In the District, Young will manage a budget more than 10 times the size of Alexandria’s city spending plan and a workforce nearly 10 times as large.
“I have a very healthy respect and appreciation for the size, skill and scope of this responsibility,” he said. “I don’t take that lightly.”
Bowser made the announcement in front of one of the city’s mountains of road salt, emphasizing her commitment to continue improving basic city services including snow removal. But she also discussed making new advances in government.
She said she would reinstate CapStat, the data-based agency accountability system established under former mayor Adrian M. Fenty, and she reiterated plans to hire a “chief innovation officer” to focus on technological advances in D.C. government.

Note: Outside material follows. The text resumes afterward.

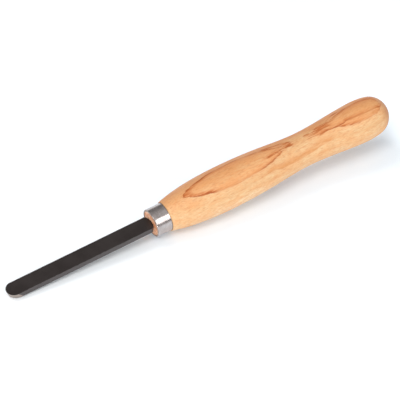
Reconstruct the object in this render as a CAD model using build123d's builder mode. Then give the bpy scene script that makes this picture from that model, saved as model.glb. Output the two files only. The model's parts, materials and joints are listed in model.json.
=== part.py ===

Among the problems she pledged to address were the chronically long lines outside the city’s social service centers: “How can we change that? How can we look at technology so the person who wants to access health care or food stamps or other benefits doesn’t have to make those trips?”
Young is required to move to the District and will be paid $295,000, Bowser spokesman Joaquin McPeek said, the same as outgoing city administrator Allen Y. Lew. When he was hired in Alexandria, Young was paid $245,000 — a salary that generated some criticism.
While serving in Dayton, his home town, Young was also the subject of a controversy surrounding an employment bias case.
A city technology administrator whose 2006 firing Young supported subsequently sued him, alleging racial discrimination by Young, who is black, against the administrator, who is white. The official also alleged retaliation after the official sought to reprimand a relative of Young’s.
The case was settled in 2009 for $145,000, according to a report by the Dayton Daily News.
Young said the settlement was made by the Dayton City Commission to “dispose of the case” and involved no admission of wrongdoing.
“I’ve always operated with honesty and integrity, and I’ve had four, now, employers look at that issue, and none of them have found those allegations to be of any merit or substance,” he said.